(Task)
Reproduce exactly the lines from the one containing "record = json.load(file)" through the one containing "for member in", both included, and nothing else.

───── Collected material

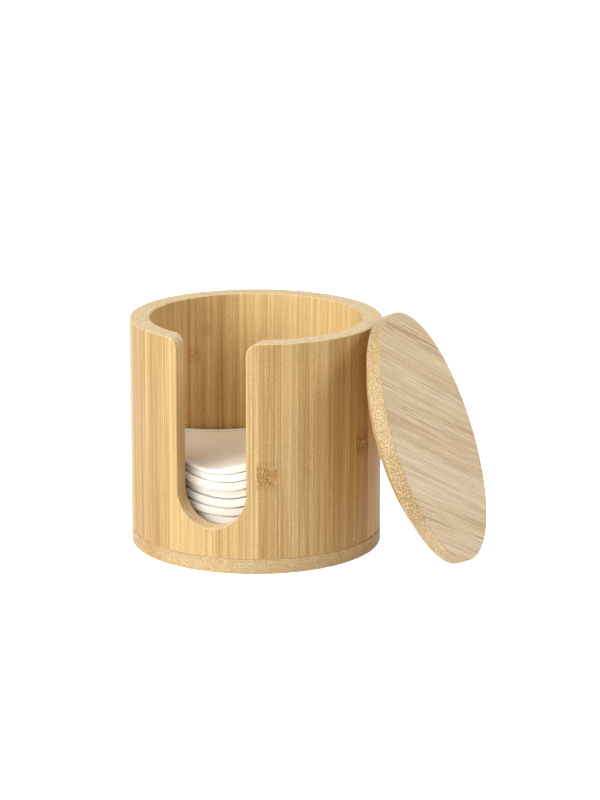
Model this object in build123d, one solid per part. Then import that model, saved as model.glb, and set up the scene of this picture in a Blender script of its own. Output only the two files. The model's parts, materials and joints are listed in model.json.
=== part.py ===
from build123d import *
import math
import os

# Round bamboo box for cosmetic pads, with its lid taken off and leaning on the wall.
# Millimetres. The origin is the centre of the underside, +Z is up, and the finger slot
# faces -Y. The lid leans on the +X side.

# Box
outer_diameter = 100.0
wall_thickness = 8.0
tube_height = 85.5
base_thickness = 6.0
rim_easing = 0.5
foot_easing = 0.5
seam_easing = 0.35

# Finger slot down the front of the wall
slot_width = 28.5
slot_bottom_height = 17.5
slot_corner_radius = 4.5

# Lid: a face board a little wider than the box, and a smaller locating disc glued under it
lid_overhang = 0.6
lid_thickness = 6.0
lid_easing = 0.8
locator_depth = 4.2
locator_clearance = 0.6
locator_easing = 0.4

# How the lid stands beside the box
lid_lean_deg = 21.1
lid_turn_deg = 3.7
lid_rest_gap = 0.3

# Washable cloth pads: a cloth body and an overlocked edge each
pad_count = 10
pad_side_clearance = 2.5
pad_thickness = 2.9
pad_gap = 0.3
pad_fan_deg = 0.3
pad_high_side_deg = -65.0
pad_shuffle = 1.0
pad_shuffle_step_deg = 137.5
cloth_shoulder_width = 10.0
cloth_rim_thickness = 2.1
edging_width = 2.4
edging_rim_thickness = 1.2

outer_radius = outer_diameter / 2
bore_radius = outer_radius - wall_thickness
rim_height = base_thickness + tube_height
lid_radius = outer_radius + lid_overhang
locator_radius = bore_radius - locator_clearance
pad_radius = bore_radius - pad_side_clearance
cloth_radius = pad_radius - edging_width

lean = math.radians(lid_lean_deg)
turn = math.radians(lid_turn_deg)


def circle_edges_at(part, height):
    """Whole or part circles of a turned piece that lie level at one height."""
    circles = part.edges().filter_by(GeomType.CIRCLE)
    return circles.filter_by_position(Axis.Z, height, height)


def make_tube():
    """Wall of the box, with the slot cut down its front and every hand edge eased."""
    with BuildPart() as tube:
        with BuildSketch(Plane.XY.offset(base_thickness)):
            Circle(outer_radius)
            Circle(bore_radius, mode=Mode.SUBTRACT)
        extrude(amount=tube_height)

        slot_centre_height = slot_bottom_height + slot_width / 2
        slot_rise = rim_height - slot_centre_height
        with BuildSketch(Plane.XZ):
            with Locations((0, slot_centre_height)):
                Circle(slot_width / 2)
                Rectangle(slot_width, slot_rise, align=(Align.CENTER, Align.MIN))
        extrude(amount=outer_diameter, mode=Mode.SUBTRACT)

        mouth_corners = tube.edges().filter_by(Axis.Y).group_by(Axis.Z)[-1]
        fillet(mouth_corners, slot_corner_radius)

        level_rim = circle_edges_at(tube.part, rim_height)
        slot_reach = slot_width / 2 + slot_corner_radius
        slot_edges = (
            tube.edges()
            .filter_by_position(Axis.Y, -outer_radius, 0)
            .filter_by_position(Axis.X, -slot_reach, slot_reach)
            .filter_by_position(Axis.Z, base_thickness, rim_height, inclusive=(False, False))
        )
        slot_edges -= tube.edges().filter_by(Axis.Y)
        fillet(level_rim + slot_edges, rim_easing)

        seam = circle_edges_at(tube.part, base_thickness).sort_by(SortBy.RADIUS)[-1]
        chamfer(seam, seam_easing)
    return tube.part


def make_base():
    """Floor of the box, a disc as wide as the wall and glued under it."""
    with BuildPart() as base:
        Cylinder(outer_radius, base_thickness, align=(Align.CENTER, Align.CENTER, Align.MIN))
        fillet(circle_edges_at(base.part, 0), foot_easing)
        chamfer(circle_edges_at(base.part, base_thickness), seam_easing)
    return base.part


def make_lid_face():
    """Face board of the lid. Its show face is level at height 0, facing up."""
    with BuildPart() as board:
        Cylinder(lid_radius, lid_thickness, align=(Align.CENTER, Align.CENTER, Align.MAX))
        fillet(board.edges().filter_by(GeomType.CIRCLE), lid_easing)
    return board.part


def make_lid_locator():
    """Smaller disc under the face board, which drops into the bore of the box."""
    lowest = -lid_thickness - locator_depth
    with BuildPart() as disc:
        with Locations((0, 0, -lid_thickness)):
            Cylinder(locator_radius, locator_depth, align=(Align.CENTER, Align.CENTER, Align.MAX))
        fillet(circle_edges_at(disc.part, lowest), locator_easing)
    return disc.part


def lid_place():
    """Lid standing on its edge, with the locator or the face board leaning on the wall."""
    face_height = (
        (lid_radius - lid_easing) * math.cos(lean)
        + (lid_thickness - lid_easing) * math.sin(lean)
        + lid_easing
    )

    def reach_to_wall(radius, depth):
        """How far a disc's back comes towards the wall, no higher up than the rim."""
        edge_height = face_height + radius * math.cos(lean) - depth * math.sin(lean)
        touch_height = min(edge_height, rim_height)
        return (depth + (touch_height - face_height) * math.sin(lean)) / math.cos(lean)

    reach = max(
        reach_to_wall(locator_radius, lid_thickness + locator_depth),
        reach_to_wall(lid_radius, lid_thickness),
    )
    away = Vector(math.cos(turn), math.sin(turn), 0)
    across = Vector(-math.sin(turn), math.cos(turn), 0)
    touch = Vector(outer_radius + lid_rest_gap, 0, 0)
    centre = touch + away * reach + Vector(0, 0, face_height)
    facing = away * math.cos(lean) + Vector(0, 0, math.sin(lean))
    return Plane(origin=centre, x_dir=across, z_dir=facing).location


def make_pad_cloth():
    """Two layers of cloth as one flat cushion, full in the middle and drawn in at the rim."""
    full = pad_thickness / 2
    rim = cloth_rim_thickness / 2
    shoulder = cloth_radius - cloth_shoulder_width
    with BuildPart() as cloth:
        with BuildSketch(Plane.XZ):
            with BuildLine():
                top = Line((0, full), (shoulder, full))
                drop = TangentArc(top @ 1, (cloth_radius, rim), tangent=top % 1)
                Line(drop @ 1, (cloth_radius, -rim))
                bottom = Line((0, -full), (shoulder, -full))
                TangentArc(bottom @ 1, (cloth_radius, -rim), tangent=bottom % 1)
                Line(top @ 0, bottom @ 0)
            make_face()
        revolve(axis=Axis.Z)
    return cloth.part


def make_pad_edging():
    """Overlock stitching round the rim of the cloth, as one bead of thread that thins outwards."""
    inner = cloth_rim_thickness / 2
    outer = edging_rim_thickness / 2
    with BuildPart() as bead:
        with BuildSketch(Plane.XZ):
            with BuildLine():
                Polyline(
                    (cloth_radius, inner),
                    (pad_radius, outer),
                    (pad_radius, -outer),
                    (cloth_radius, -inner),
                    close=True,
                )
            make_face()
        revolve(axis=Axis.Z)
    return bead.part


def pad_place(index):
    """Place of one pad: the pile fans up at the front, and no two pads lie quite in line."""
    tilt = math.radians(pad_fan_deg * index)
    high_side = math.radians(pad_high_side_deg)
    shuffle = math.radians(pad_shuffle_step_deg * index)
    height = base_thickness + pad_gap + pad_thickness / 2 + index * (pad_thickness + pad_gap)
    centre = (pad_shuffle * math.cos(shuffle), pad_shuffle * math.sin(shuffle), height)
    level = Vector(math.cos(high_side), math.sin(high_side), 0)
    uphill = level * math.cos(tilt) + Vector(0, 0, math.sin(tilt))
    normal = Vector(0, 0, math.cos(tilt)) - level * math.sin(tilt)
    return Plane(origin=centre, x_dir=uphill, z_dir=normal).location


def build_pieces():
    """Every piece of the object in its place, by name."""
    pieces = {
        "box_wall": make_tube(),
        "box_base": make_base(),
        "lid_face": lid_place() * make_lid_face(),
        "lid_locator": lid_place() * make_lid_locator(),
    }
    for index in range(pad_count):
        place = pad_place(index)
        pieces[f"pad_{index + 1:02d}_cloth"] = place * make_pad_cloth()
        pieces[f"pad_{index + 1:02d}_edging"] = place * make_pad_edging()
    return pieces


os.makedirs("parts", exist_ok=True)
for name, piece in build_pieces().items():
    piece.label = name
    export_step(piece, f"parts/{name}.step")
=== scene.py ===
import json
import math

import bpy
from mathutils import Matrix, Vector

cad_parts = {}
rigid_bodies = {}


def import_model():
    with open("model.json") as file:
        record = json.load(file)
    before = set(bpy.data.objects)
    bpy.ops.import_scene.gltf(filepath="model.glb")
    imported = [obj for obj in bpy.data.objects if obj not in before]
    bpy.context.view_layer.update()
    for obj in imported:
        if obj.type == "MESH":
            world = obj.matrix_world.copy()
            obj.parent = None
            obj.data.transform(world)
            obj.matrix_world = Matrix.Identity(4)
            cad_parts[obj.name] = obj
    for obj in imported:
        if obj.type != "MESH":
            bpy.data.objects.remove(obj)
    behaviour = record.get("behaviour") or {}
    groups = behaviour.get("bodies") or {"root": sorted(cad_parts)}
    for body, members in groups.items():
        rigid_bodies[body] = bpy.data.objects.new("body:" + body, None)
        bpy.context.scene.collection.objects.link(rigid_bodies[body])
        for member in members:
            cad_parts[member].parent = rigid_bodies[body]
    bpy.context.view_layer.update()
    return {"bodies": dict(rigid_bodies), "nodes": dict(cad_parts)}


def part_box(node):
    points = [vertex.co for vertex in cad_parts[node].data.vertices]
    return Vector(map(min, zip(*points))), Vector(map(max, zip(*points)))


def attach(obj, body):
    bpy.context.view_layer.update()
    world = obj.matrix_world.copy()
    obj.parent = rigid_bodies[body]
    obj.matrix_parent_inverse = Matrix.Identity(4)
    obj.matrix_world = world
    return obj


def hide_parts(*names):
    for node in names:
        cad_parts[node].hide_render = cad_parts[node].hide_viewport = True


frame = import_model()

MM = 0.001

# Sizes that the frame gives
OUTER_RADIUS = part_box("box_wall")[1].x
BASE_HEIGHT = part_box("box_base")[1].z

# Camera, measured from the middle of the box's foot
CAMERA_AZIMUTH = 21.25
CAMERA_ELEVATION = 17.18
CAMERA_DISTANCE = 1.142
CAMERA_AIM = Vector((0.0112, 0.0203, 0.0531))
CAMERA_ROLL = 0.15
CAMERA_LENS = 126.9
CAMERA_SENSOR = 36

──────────

(Problem solution)
        record = json.load(file)
    before = set(bpy.data.objects)
    bpy.ops.import_scene.gltf(filepath="model.glb")
    imported = [obj for obj in bpy.data.objects if obj not in before]
    bpy.context.view_layer.update()
    for obj in imported:
        if obj.type == "MESH":
            world = obj.matrix_world.copy()
            obj.parent = None
            obj.data.transform(world)
            obj.matrix_world = Matrix.Identity(4)
            cad_parts[obj.name] = obj
    for obj in imported:
        if obj.type != "MESH":
            bpy.data.objects.remove(obj)
    behaviour = record.get("behaviour") or {}
    groups = behaviour.get("bodies") or {"root": sorted(cad_parts)}
    for body, members in groups.items():
        rigid_bodies[body] = bpy.data.objects.new("body:" + body, None)
        bpy.context.scene.collection.objects.link(rigid_bodies[body])
        for member in members:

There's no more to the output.